Entries with model source code:
★ ★ ★ ★ ★
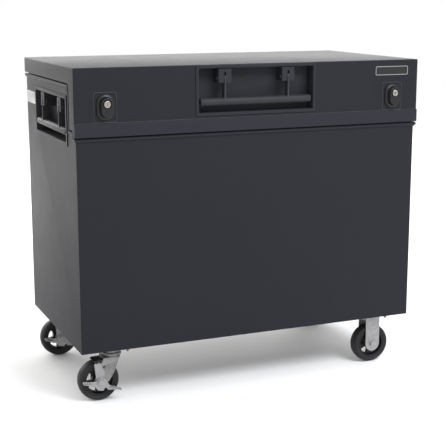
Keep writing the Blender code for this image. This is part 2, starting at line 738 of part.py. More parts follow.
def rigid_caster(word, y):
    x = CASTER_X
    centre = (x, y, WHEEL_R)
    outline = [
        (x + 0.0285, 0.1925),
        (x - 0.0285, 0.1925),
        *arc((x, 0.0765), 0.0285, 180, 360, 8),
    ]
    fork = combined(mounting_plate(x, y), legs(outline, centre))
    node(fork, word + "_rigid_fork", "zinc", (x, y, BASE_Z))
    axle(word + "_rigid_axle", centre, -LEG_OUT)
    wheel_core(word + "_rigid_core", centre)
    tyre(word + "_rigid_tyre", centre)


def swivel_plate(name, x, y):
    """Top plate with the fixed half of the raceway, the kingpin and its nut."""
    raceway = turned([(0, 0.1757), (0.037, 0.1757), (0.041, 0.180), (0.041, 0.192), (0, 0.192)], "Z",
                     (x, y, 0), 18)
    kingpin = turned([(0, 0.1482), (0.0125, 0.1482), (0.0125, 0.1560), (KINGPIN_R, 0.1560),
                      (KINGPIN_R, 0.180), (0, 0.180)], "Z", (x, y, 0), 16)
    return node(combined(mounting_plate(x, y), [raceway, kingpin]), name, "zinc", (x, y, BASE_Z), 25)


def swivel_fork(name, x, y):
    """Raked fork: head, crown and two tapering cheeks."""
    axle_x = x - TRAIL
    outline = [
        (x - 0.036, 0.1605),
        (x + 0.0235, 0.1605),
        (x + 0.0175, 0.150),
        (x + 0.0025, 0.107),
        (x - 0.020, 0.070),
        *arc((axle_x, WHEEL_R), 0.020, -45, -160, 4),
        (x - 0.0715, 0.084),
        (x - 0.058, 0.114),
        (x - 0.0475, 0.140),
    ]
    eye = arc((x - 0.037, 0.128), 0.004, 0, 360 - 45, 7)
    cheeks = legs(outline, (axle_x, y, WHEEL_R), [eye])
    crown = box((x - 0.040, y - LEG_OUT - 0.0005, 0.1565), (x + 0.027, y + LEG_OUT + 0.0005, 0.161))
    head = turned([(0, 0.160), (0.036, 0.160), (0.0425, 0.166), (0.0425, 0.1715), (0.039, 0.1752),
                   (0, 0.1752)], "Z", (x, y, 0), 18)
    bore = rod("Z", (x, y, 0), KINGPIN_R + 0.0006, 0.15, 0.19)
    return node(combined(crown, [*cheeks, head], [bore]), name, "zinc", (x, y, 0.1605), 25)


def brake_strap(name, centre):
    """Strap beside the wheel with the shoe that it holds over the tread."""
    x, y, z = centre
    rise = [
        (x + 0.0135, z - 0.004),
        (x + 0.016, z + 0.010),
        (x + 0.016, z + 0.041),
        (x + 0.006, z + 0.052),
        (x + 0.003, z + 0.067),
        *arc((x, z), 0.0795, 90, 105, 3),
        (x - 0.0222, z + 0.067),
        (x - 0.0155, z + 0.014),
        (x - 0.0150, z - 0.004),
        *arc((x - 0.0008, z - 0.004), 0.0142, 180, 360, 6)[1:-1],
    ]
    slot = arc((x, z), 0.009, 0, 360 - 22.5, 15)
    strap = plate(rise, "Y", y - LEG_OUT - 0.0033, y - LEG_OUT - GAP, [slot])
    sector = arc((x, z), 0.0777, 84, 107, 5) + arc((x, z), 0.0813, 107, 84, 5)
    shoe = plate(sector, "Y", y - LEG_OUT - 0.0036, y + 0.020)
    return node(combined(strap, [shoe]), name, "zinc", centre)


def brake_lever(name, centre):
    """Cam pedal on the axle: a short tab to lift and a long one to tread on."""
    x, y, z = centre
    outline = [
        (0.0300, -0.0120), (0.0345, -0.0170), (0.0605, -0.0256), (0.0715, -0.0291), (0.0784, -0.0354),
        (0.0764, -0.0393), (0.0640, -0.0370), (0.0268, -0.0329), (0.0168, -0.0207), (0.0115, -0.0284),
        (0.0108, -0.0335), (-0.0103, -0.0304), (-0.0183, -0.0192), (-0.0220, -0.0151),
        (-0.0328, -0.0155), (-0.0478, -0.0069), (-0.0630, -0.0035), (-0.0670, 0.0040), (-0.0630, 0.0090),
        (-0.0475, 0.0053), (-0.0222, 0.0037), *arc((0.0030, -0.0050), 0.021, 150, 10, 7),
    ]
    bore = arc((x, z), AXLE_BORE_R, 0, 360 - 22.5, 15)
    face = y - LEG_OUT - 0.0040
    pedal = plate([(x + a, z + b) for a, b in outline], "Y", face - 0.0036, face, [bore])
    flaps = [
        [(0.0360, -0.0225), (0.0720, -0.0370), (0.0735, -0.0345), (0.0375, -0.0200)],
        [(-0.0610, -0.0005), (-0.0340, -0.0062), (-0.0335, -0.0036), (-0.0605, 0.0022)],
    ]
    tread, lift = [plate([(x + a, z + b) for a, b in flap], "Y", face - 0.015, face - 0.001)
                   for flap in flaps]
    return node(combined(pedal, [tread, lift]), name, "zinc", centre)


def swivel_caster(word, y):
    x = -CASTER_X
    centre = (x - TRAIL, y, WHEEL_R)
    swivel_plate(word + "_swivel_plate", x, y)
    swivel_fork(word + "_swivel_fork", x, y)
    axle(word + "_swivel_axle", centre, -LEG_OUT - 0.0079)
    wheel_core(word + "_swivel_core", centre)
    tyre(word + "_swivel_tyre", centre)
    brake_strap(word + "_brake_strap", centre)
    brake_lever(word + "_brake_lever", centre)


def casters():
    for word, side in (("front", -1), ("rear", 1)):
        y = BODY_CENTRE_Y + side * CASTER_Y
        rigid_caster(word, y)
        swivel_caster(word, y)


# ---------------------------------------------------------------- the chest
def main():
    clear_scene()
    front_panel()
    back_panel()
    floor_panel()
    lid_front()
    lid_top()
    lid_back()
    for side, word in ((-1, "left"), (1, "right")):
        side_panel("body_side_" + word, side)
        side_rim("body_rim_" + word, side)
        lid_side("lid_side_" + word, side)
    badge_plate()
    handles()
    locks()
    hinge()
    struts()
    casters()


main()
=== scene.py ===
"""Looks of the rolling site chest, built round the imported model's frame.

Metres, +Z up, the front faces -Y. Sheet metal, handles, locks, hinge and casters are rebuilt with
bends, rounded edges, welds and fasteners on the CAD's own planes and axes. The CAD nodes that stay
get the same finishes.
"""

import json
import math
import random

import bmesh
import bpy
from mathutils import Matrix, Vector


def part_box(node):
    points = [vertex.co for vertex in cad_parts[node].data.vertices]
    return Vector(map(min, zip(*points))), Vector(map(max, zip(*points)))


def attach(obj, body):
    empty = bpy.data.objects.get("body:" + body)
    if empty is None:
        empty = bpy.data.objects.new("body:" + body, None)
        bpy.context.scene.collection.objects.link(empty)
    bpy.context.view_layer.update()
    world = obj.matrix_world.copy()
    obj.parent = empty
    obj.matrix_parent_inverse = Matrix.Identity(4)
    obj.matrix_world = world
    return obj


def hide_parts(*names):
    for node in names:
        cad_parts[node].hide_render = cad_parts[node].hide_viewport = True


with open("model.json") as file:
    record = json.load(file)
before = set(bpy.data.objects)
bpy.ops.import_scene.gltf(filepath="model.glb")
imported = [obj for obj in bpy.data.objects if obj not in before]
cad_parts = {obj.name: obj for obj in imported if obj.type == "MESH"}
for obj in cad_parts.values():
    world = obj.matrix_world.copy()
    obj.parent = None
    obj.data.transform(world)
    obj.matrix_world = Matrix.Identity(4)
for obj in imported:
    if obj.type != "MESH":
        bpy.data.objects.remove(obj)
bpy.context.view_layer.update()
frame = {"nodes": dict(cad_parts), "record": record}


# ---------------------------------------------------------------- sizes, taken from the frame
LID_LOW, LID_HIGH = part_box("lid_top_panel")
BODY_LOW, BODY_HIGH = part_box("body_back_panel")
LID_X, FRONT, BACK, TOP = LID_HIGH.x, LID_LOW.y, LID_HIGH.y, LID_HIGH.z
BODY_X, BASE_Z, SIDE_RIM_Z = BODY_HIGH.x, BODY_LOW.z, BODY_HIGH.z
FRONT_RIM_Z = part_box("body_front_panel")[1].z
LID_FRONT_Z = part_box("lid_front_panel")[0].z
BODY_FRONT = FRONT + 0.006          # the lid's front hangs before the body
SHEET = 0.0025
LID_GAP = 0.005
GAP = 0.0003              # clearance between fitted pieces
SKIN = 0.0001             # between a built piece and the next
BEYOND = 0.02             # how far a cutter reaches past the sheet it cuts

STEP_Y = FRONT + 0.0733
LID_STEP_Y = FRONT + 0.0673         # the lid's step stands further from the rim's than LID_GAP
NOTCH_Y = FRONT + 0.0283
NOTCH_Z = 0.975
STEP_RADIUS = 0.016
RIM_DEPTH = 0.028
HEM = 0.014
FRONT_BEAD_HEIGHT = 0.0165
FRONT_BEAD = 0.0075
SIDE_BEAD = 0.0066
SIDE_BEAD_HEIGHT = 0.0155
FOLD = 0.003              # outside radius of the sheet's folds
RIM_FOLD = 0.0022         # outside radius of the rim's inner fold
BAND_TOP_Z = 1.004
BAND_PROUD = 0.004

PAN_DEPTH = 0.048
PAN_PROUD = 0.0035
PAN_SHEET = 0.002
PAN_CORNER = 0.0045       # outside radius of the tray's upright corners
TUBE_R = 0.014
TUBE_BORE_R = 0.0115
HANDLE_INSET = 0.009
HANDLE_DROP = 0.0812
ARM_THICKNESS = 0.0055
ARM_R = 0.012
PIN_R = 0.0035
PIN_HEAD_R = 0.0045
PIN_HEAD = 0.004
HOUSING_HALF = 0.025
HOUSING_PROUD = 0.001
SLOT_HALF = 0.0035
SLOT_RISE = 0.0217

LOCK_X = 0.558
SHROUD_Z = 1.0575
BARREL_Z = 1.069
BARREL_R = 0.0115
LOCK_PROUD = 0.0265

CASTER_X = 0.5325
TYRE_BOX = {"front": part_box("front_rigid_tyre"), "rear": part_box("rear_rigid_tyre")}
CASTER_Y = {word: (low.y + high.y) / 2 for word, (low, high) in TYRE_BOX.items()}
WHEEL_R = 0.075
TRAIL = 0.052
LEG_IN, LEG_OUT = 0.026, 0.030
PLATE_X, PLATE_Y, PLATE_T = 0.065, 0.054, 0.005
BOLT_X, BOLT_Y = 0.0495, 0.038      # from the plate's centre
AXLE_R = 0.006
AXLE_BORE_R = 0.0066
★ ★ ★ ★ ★
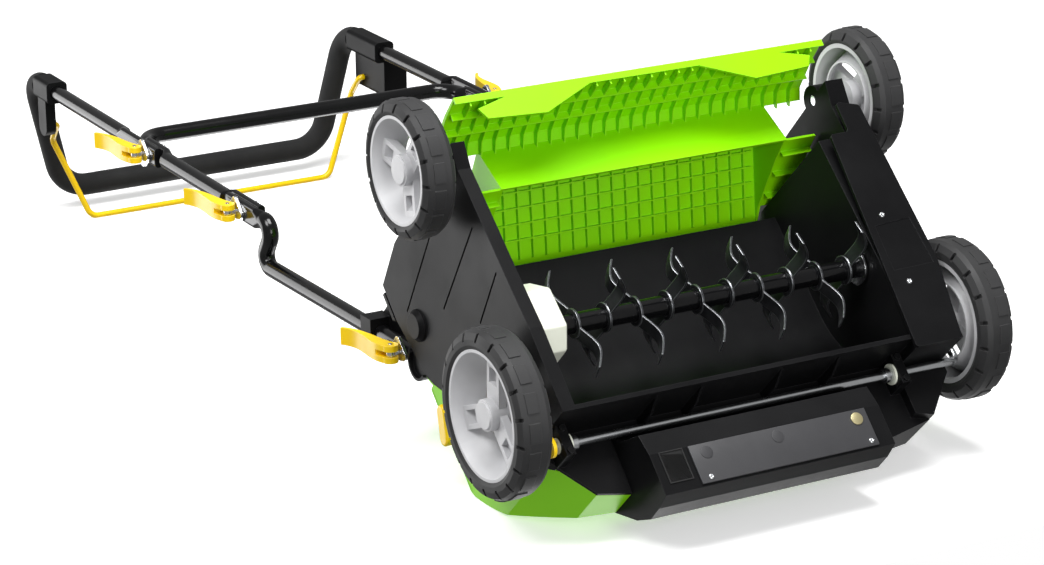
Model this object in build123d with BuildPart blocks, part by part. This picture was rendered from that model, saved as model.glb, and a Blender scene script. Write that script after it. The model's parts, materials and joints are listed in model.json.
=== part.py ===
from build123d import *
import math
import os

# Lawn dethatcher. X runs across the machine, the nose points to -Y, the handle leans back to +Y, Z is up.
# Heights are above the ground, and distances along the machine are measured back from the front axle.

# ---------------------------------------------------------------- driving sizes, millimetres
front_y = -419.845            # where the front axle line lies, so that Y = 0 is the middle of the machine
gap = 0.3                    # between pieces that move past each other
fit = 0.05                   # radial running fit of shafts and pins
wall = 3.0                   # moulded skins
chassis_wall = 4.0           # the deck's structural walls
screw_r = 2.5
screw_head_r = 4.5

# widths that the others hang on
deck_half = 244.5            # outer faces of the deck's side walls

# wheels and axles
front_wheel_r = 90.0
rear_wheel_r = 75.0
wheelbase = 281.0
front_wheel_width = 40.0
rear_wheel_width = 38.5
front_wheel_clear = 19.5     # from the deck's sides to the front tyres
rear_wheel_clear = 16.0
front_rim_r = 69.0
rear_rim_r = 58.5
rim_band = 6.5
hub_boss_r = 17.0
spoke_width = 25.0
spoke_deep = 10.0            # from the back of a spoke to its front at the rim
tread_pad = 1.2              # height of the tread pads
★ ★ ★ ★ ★
→ Task description:
Output only the lines from the one containing "lid_front()" through the one containing "bpy.data.objects.remove(obj)", inclusive, exactly as written.

→ Full output:
    lid_front()
    lid_top()
    lid_back()
    for side, word in ((-1, "left"), (1, "right")):
        side_panel("body_side_" + word, side)
        side_rim("body_rim_" + word, side)
        lid_side("lid_side_" + word, side)
    badge_plate()
    handles()
    locks()
    hinge()
    struts()
    casters()


main()
=== scene.py ===
"""Looks of the rolling site chest, built round the imported model's frame.

Metres, +Z up, the front faces -Y. Sheet metal, handles, locks, hinge and casters are rebuilt with
bends, rounded edges, welds and fasteners on the CAD's own planes and axes. The CAD nodes that stay
get the same finishes.
"""

import json
import math
import random

import bmesh
import bpy
from mathutils import Matrix, Vector


def part_box(node):
    points = [vertex.co for vertex in cad_parts[node].data.vertices]
    return Vector(map(min, zip(*points))), Vector(map(max, zip(*points)))


def attach(obj, body):
    empty = bpy.data.objects.get("body:" + body)
    if empty is None:
        empty = bpy.data.objects.new("body:" + body, None)
        bpy.context.scene.collection.objects.link(empty)
    bpy.context.view_layer.update()
    world = obj.matrix_world.copy()
    obj.parent = empty
    obj.matrix_parent_inverse = Matrix.Identity(4)
    obj.matrix_world = world
    return obj


def hide_parts(*names):
    for node in names:
        cad_parts[node].hide_render = cad_parts[node].hide_viewport = True


with open("model.json") as file:
    record = json.load(file)
before = set(bpy.data.objects)
bpy.ops.import_scene.gltf(filepath="model.glb")
imported = [obj for obj in bpy.data.objects if obj not in before]
cad_parts = {obj.name: obj for obj in imported if obj.type == "MESH"}
for obj in cad_parts.values():
    world = obj.matrix_world.copy()
    obj.parent = None
    obj.data.transform(world)
    obj.matrix_world = Matrix.Identity(4)
for obj in imported:
    if obj.type != "MESH":
        bpy.data.objects.remove(obj)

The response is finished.